Let me start by saying that I do not have an answer or a decision on this issue. (Which is kind of funny, given what it’s about.) I’m just bringing it up for discussion, as it were. I’d love to be able to figure it out, but alas, I have not yet been able to do so. Any theories you’d like to present would be great.
I don’t mean to be picking on this movie. As I have said, I enjoyed it as a fun flick. It’s just that this issue came to me once again while watching it, so I’ll be using it as an example.
The problem, in a nutshell, is exposition. Or in another term: explanation.

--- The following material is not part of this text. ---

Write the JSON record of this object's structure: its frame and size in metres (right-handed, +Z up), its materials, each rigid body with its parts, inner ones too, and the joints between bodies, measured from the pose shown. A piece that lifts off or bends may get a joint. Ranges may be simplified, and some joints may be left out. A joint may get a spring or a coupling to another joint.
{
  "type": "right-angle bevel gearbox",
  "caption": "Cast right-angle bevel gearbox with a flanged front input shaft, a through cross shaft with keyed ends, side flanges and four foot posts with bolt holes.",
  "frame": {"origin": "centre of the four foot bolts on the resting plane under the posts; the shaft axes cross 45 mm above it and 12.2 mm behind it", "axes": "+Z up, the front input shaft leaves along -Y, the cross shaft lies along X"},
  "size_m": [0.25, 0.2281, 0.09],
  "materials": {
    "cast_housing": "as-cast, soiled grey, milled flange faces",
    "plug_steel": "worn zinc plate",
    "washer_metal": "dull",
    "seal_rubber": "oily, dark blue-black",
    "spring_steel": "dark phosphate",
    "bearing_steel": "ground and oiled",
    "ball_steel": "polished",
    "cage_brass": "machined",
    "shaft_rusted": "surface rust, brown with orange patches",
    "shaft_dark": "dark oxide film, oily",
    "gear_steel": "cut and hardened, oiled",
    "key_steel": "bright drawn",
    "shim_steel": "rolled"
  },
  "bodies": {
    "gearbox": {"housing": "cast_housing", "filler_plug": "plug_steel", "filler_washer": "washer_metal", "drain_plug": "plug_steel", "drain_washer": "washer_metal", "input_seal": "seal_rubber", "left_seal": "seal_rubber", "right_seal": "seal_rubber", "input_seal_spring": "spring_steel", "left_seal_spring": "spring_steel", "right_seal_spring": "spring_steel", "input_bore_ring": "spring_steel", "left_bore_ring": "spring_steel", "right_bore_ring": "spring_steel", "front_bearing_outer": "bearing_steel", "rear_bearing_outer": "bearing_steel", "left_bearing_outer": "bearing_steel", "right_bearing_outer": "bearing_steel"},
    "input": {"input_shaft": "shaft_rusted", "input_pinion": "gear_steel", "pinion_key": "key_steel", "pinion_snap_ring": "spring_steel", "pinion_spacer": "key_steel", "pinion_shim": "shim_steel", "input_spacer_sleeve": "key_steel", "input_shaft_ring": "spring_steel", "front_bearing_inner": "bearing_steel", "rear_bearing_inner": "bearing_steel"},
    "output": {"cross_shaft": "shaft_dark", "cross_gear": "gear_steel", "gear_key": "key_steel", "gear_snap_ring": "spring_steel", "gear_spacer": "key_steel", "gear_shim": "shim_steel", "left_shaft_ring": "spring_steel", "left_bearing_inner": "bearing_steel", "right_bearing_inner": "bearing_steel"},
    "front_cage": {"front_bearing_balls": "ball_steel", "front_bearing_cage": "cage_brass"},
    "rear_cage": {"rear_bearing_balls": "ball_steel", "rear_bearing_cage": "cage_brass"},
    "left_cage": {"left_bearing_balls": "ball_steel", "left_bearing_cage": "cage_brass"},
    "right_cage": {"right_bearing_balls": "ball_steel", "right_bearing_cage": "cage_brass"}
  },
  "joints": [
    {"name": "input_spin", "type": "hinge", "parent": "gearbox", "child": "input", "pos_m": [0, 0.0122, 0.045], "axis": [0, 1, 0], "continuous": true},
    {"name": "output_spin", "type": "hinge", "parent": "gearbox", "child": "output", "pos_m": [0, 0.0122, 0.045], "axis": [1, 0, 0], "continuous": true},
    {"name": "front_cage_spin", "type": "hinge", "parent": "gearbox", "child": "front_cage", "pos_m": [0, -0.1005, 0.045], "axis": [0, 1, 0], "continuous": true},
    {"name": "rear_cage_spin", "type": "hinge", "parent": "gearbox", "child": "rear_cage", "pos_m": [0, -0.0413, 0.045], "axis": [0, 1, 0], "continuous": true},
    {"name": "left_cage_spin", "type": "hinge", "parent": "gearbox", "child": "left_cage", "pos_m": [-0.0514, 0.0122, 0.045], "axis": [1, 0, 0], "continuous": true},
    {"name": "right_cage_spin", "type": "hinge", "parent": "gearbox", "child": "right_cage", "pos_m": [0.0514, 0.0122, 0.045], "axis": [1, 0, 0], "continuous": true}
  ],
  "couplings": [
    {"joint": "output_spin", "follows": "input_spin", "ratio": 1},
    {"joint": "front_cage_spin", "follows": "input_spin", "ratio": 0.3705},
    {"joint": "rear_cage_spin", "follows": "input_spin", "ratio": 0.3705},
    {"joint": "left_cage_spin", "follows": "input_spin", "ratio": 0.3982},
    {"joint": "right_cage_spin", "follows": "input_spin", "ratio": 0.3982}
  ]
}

It would rather appear that Mr. Magorium is a magical entity. He says to another character (Henry Weston [Jason Bateman]): I've been inventing toys since the 1770's. Weston then calculates: You know, that would make you at least 240 years old, sir. Besides his longevity, Magorium seems to have other magical powers at his disposal - or at least is surrounded by magic: objects (toys) and doors/rooms of the shop. It’s quite delightful - except for one bit. I’d like to know the wherefore of it all.
Now, it certainly could be (and probably is) just me. For I asked Bart (who also enjoyed it but didn’t deem it stellar either) and he said that he didn’t mind not knowing about Mr. Magorium. He took him at face value, as some sort of magical being, and that’s that. That’s fine, it can (and for some) does work as such. But not for me. At least…not here.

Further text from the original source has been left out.